Have you ever wanted a DIY guide to making a film? well we have found one!As a filmmaker we face many challenges and unfortunately there is no substitute for experience. Experienced Director and Filmmaker Usher Morgan has put pen to paper or should we say finger to key and written the complete guide to life on set.
After releasing his debut feature film to wide acclaim, filmmaker Usher Morgan (Prego, Windblown, Pickings) decided to write a filmmaking book which detailed his approach to writing, directing, and producing his own work, as well as the steps he took to distribute and market his film, Pickings, and release it to theaters across the nation.
Lessons from the Set: A DIY Guide to Your First Feature Film from Script to Theaters is the perfect addition to any aspiring filmmakers library, it’s an essential guide for anyone who wants to tell stories and make movies for a living.
Video And Filmmaker sat down with Usher to find out how he became a filmmaker and the lessons he has learnt along the way.
Take us back to the beginning, tell us what first sparked your interest in Filmmaking?
I’ve always wanted to be involved in film, ever since I can remember. Then when I was about 13-years old or so I watched the “behind the scenes” DVD of The Matrix at a friend’s house and became obsessed with VFX, and for a long time, that’s what I thought I was going to do.
At what age did you decide to pursue filmmaking as a career and what steps did you take to make it happen?
In 2012 (just short of my 27th birthday) I ended up on the producing end of a documentary film called The Thought Exchange with David Friedman and Lucy Arnaz. That was the trigger that brought back my youthful obsession with cinema and filmmaking. I started writing my first short comedy film (Prego) and the rest is history.
Did you have a big break in your career or did you just slowly build your profile in the industry?
I did post-production for a long time, so I was working as an editor and VFX super for low-budget indie films.

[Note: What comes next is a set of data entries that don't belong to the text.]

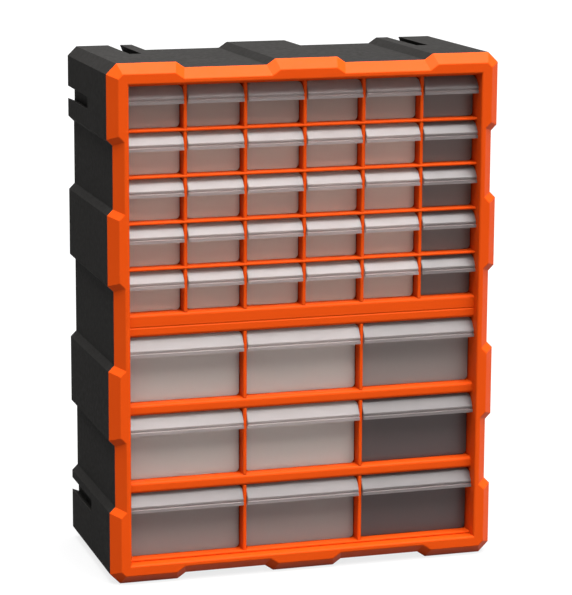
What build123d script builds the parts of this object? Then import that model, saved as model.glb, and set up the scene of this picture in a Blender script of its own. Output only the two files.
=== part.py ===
from build123d import *
from math import hypot
import os

# Parts bin cabinet: a dark rear casing, an orange front frame with its grid of
# cells, thirty small drawers above and nine large drawers below.
# Millimetres. X runs to the right, the front faces -Y, Z is up, and the origin
# is at the middle of the footprint, on the surface that the cabinet stands on.
# A "depth" is measured backwards from the front plane of the frame.

# --- grid of cells ---------------------------------------------------------
small_columns = 6
small_rows = 5
large_rows = 3
small_per_large = 2             # small columns above one large column
small_cell_width = 53.4
small_cell_height = 40.0
large_cell_height = 63.4
divider = 3.6                   # upright walls between the cells
small_shelf = 2.4               # plates between the small rows
large_shelf = 10.5              # hollow shelves between the large rows
mid_rail = 21.6                 # hollow rail between small and large drawers
side_margin = 18.8              # from the cells to the outside, each side
bottom_margin = 21.2
top_margin = 21.4
cabinet_depth = 170.0

# --- front frame -----------------------------------------------------------
bevel_width = 9.0               # sloping border round the front face
bevel_depth = 9.5
frame_shell = 2.4               # thickness of the frame's moulded walls
well_wall = 2.0                 # wall round the block of cells
grid_recess = 10.6              # front of the shelves behind the front plane
grid_depth = 39.8               # front to back of the shelves and dividers
divider_setback = 0.6           # dividers stand behind the shelf noses
small_nose_radius = 1.0
large_nose_radius = 3.0
divider_nose_radius = 1.2
rail_groove_radius = 1.2        # fine line scored along the wide rail
rail_groove_depth = 0.4
rail_groove_rise = 9.2          # above the underside of the rail
stop_drop = 2.0                 # lip under each shelf that stops the drawers' tails
stop_thickness = 1.6
edge_easing = 0.7               # softened edge round the flat front face
mouth_radius = 2.0              # rounding where the front face turns into the cells
skirt_thickness = 2.0           # tongue that plugs into the casing's mouth
skirt_length = 12.0
skirt_gap = 0.3                 # play between skirt and casing

# --- outline shared by casing and frame -------------------------------------
pad_rise = 5.4                  # raised pads stand proud of the plain walls
corner_chamfer = 9.6
corner_pad_width = 64.8         # along the top and bottom
middle_pad_width = 59.4
flat_ramp = 8.0                 # slope from pad to plain wall, top and bottom
corner_pad_height = 68.6        # along the sides
side_pad_height = 65.0
side_pad_start = 137.6          # from either end of the side to the near pad
side_ramp = 5.4

# --- rear casing -----------------------------------------------------------
casing_wall = 2.4
casing_draft = 1.8              # sides and top close in towards the back; the base is level
channel_mouth = 11.6            # dovetail channels for joining clips
channel_undercut = 2.6
channel_depth = 6.3
channel_length = 84.0
channel_wall = 2.0
low_channel_height = 54.5       # centre above the base, on each side
high_channel_drop = 45.0        # centre below the top, on each side
flat_channel_offset = 141.0     # from the middle, on the top and the bottom
rear_rail_depth = 33.0          # rails on the back panel that carry drawer tails
rear_heel_height = 6.0          # step at the back of each rail that stops the tails
rear_heel_gap = 0.4
keyhole_head = 9.0
keyhole_slot = 4.6
keyhole_rise = 8.0
keyhole_offset = 128.0          # from the middle, each side
keyhole_above_shelf = 17.0      # head centre above the floor of the second row

# --- snap catches between frame and casing -----------------------------------
catch_width = 14.0
catch_length = 4.0
catch_height = 1.2
catch_setback = 6.0             # catch centre behind the frame's back edge
catch_play = 0.4
flat_catch_offset = 76.0        # from the middle, on the top and the bottom
side_catch_height = 103.0       # from either end, on the sides

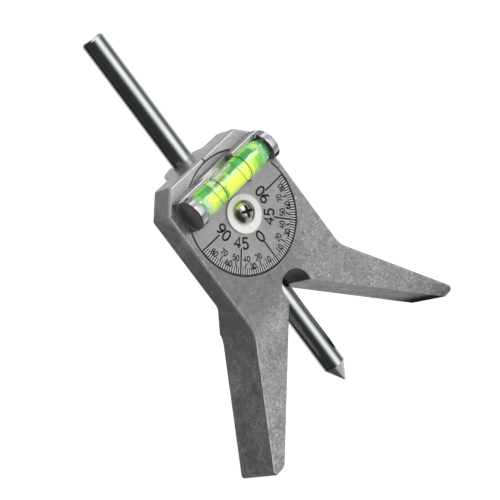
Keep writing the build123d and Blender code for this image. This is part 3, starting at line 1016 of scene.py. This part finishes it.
class FINDER_OT_stage(bpy.types.Operator):
    """Sets the pale floor, the soft lights, the surround that polished metal shows, and the camera"""

    bl_idname = "finder.stage"
    bl_label = "Stage"

    def execute(self, context):
        scene = context.scene
        scene.view_settings.view_transform = "Standard"
        self.floor(scene)
        self.dark_card()
        self.surround(scene)
        self.lamp(scene, "key_light", (0.42, -0.75, 0.75), 0.5, 7.0)
        self.lamp(scene, "fill_light", (-0.9, -0.5, 0.6), 0.8, 2.5)
        self.camera(scene)
        return {"FINISHED"}

    def sheet(self, name, x_range, y_range, height, paint):
        """A flat rectangle."""
        (left, right), (front, back) = x_range, y_range
        corners = ((left, front), (right, front), (right, back), (left, back))
        bm = bmesh.new()
        bm.faces.new([bm.verts.new((x, y, height)) for x, y in corners])
        return finish_mesh(name, bm, paint)

    def floor(self, scene):
        """A floor that the camera sees white, and that gives soft light from below."""
        side = scene.finder_sizes.floor_size / 2
        paint = bpy.data.materials.new("white_floor")
        paint.use_nodes = True
        n = Nodes(paint.node_tree)
        n.tree.nodes.clear()
        glow = n.add("ShaderNodeEmission", Strength=1.12).outputs[0]
        matt = n.add("ShaderNodeBsdfDiffuse", Color=neutral(0.9)).outputs[0]
        seen = n.times(n.add("ShaderNodeLightPath").outputs["Is Camera Ray"], 0.88)
        mix = n.add("ShaderNodeMixShader", Fac=seen)
        n.feed(mix.inputs[1], matt)
        n.feed(mix.inputs[2], glow)
        n.add("ShaderNodeOutputMaterial", Surface=mix.outputs[0])
        floor = self.sheet("floor", (-side, side), (-side, side), 0, paint)
        floor.visible_glossy = False

    def surround(self, scene):
        """White to the camera, and a studio of bright and dark sides to polished metal."""
        world = bpy.data.worlds.new("studio")
        world.use_nodes = True
        scene.world = world
        n = Nodes(world.node_tree)

        def ramp(factor, *stops):
            """A level for each factor from 0 to 1, straight between its stops."""
            made = n.add("ShaderNodeValToRGB", Fac=factor)
            band = made.color_ramp.elements
            while len(band) < len(stops):
                band.new(0.5)
            for element, (place, _) in zip(band, stops):
                element.position = place
            for element, (_, level) in zip(band, stops):
                element.color = neutral(level) + (1,)
            return made.outputs["Color"]

        def to_share(value):
            """-1..1 as 0..1."""
            return n.math("ADD", n.times(value, 0.5), 0.5)

        way = n.add("ShaderNodeTexCoord").outputs["Generated"]
        east, north, high = n.axes(way)
        bearing = n.math("ARCTAN2", east, n.times(north, -1.0))
        turn = n.math("ADD", n.math("DIVIDE", bearing, 2 * math.pi), 0.5)
        sides = ((-180, 1.2), (-177, 0.6), (-157, 0.55), (-146, 0.5), (-142, 0.015), (-135, 0.01),
                 (-120, 0.03), (-100, 0.04), (-75, 0.03), (-35, 0.04), (-24, 0.09), (-12, 0.38), (0, 0.9),
                 (12, 1.2), (26, 1.1), (40, 0.5), (57, 0.1), (75, 0.18), (98, 0.55), (125, 1.1), (150, 1.2))
        level = ramp(turn, *(((angle + 180) / 360, level) for angle, level in sides))
        half_high, half_north = to_share(high), to_share(north)
        side_share = ramp(to_share(east), (0.0, 0.08), (0.35, 0.12), (0.45, 0.9), (0.5, 1.0))
        below = ramp(half_north, (0.0, 0.25), (0.2, 0.3), (0.5, 0.72), (0.8, 0.64), (1.0, 0.5))
        above = ramp(half_north, (0.25, 0.6), (0.36, 1.1), (0.43, 1.1), (0.49, 0.3), (1.0, 0.35))
        over_floor = ramp(half_high, (0.2, 0.0), (0.3, 1.0))
        overhead = ramp(half_high, (0.65, 0.0), (0.73, 1.0))
        level = n.blend(over_floor, n.times(below, side_share), level)
        level = n.blend(overhead, level, n.times(above, side_share))
        softbox = n.vectors("DOT_PRODUCT", way, (0.27, -0.84, 0.47))["Value"]
        level = n.math("ADD", level, ramp(softbox, (0.975, 0.0), (0.993, 2.2)))
        rays = n.add("ShaderNodeLightPath").outputs
        seen_through = n.most(rays["Is Camera Ray"], rays["Is Transmission Ray"])
        shown = n.blend(rays["Is Glossy Ray"], neutral(0.7), level)
        shown = n.blend(seen_through, shown, neutral(1.0))
        n.put(world.node_tree.nodes["Background"], Color=shown, Strength=1.0)

    def lamp(self, scene, name, spot, size, power):
        """A round lamp that looks at the tool and isn't mirrored in it."""
        data = bpy.data.lights.new(name, "AREA")
        data.shape = "DISK"
        data.size = size
        data.energy = power
        lamp = bpy.data.objects.new(name, data)
        lamp.location = spot
        lamp.rotation_euler = (Vector((0, 0, 0.08)) - Vector(spot)).to_track_quat("-Z", "Y").to_euler()
        lamp.visible_glossy = False
        scene.collection.objects.link(lamp)

    def dark_card(self):
        """A dark card on the floor, under the right foot and beyond it, seen only in reflections."""
        paint = Finish("dark_card").done(Base_Color=neutral(0.03), Roughness=1.0)
        card = self.sheet("dark_card", (0.047, 0.26), (-0.02, 0.06), 0.2 * MM, paint)
        card.visible_camera = card.visible_diffuse = card.visible_shadow = card.visible_transmission = False

    def camera(self, scene):
        """The photograph's view: 30 degrees round to the left, 14.5 up, and rolled."""
        bearing, height, roll = math.radians(-30.10), math.radians(14.46), math.radians(-36.63)
        distance, aim = 943 * MM, Vector((0, FACE_Y, 60 * MM))
        sensor, picture_pixels = 36.0, 500
        pixels_per_mm, pixels_left, pixels_up = 2.6183, 27.96, 9.98
        data = bpy.data.cameras.new("photo_camera")
        data.sensor_width = sensor
        data.lens = sensor * pixels_per_mm * distance / MM / picture_pixels
        data.shift_x = -pixels_left / picture_pixels
        data.shift_y = pixels_up / picture_pixels
        data.clip_start, data.clip_end = 0.05, 20
        camera = bpy.data.objects.new("photo_camera", data)
        aimed = Matrix.Translation(aim) @ Matrix.Rotation(bearing, 4, "Z")
        tipped = Matrix.Rotation(math.pi / 2 - height, 4, "X") @ Matrix.Rotation(roll, 4, "Z")
        camera.matrix_world = aimed @ tipped @ Matrix.Translation((0, 0, distance))
        scene.collection.objects.link(camera)
        scene.camera = camera


class FINDER_PT_panel(bpy.types.Panel):
    """Lists the steps that dress the center finder"""

    bl_idname = "FINDER_PT_panel"
    bl_label = "Center Finder"
    bl_space_type = "VIEW_3D"
    bl_region_type = "UI"
    bl_category = "Center Finder"

    def draw(self, context):
        column = self.layout.column()
        for step in STEPS:
            column.operator(step.bl_idname)
        for group in (context.scene.finder_sizes, context.scene.finder_look):
            box = self.layout.box()
            for name in type(group).__annotations__:
                box.prop(group, name)


STEPS = (FINDER_OT_head, FINDER_OT_punch, FINDER_OT_dial, FINDER_OT_vial, FINDER_OT_fixing, FINDER_OT_stage)
CLASSES = (FinderSizes, FinderLook) + STEPS + (FINDER_PT_panel,)


def register():
    for item in CLASSES:
        bpy.utils.register_class(item)
    bpy.types.Scene.finder_sizes = bpy.props.PointerProperty(type=FinderSizes)
    bpy.types.Scene.finder_look = bpy.props.PointerProperty(type=FinderLook)


def unregister():
    del bpy.types.Scene.finder_sizes
    del bpy.types.Scene.finder_look
    for item in reversed(CLASSES):
        bpy.utils.unregister_class(item)


def main():
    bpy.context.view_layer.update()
    register()
    bpy.ops.finder.head()
    bpy.ops.finder.punch()
    bpy.ops.finder.dial()
    bpy.ops.finder.vial()
    bpy.ops.finder.fixing()
    bpy.ops.finder.stage()


if __name__ == "__main__":
    main()
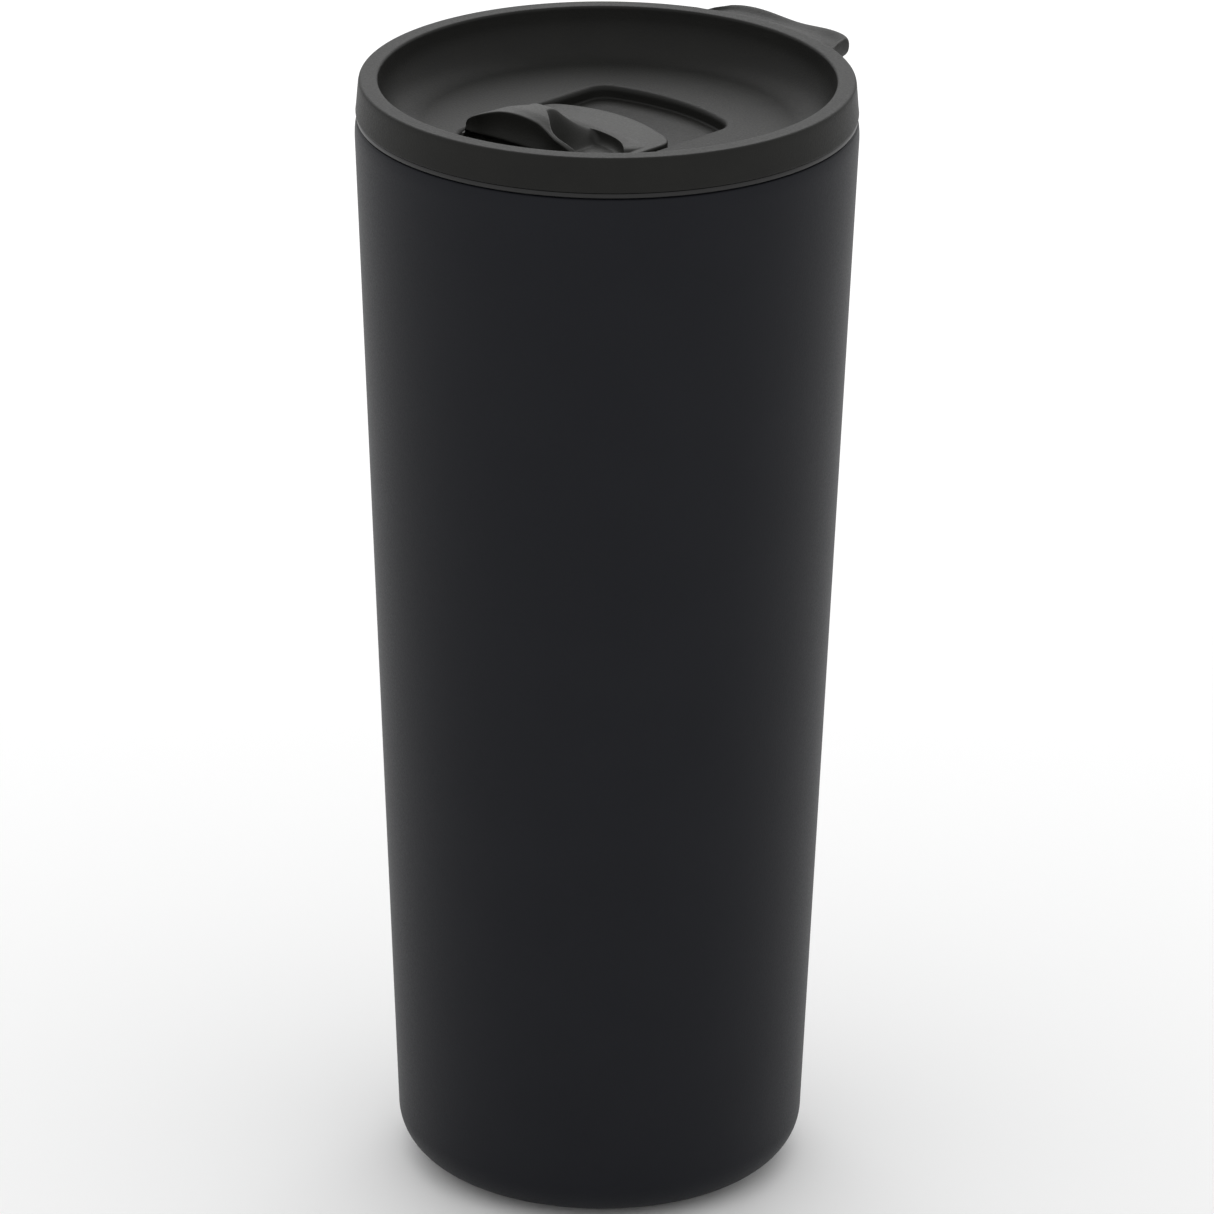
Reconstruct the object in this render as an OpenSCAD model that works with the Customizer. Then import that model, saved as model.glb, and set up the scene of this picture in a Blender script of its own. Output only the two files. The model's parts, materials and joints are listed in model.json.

When the time came to make my own stuff I wasn’t sure that I had something special to bring to the table. I didn’t know whether or not people would like my “voice”. Once Prego went viral and started winning all these awards that gave me the confidence I needed to move ahead and plan my next step. So I’d say it’s probably a combination of both.
If you think back over your career, what were the roadblocks you had to overcome and how did you overcome them?
Every step is a roadblock, whether it’s not having enough money, time, resources, or not having the right team. The first few projects are ALWAYS a struggle. But the thing I learned is that your passion and obsession will always trump any excuse you may have for not doing what you’re supposed to. If you really love movies, and you see yourself as a filmmaker then that’s what you’ll be. The only real road-block is the one you have inside your own head. If you can tackle that, the rest becomes much easier.
When you are planning a shoot, take us through your process that you like to follow.
I visualize a lot, I plan meticulously and listen to music, that always helps. I also tend to trust the people I work with. My team is pretty familiar with my quirks and by this point they know how to anticipate my needs. My job is to just plan ahead as much as I can and then articulate my vision to the people around me – explaining what you want is 80% of the battle, and I use a lot of visual aids to keep things clear, since my brain can be a little too cluttered.
How do you decide what camera, lens and lighting package you will shoot on and do you have a favorite?
That really depends on the project. Every project needs a different set of tools. I’m really in love with the Blackmagic Ursa 4.6K and the Blackmagic Pocket 4K cameras, they’re amazing, and I’ve shot the last 4 projects using those cameras. I also have an obsession with vintage lenses, I shoot on Zeiss most of the time, but when I can – I go vintage.
Your new book is a must read for any filmmaker, director or DOP that wants to learn the ins and outs of life on set and its full of very useful information but let’s go back in time. Can you give us 3 pieces of advice that you would give yourself at the beginning of your career?
01 – Trust yourself more.
When you make a movie, the people you surround yourself with are always more than happy to share their thoughts and opinions on what it is you do and how it is you go about doing it. If its people you like and admire you’ll be tempted to go against your own gut feeling and make decisions that are based on popular opinion. That’s NOT a good idea. I’m very aware of myself when I’m on set. I hire amazing people and I listen to what they have to say, but when I think I’m right – I go for it, regardless of what everyone else has to say.
02 – Treat your crew well
Moral on set is something that people don’t think about too much until they hit day 17 and the atmosphere turns toxic. I learned firsthand how important it is to keep a chill set, play music, have fun, buy some afternoon treats for the crew, look after my actors, keep lots of GOOD FOOD on set, and wear a smile even when things get tense.
03 – Be a Business-Man
Show business is a business, a movie is a product, and like any other product it needs to be released strategically, it needs a marketing strategy and when it finally hits theaters it needs to be profitable. Trusting in my entrepreneurial spirit was the best decision I made since I started making movies. And if I can go back I’d tell myself to keep that spirit in mind when the product is being planned in pre-production, when it’s being made, and when it’s finally being released. Being able to switch from artist to business-person was the only reason I got this far.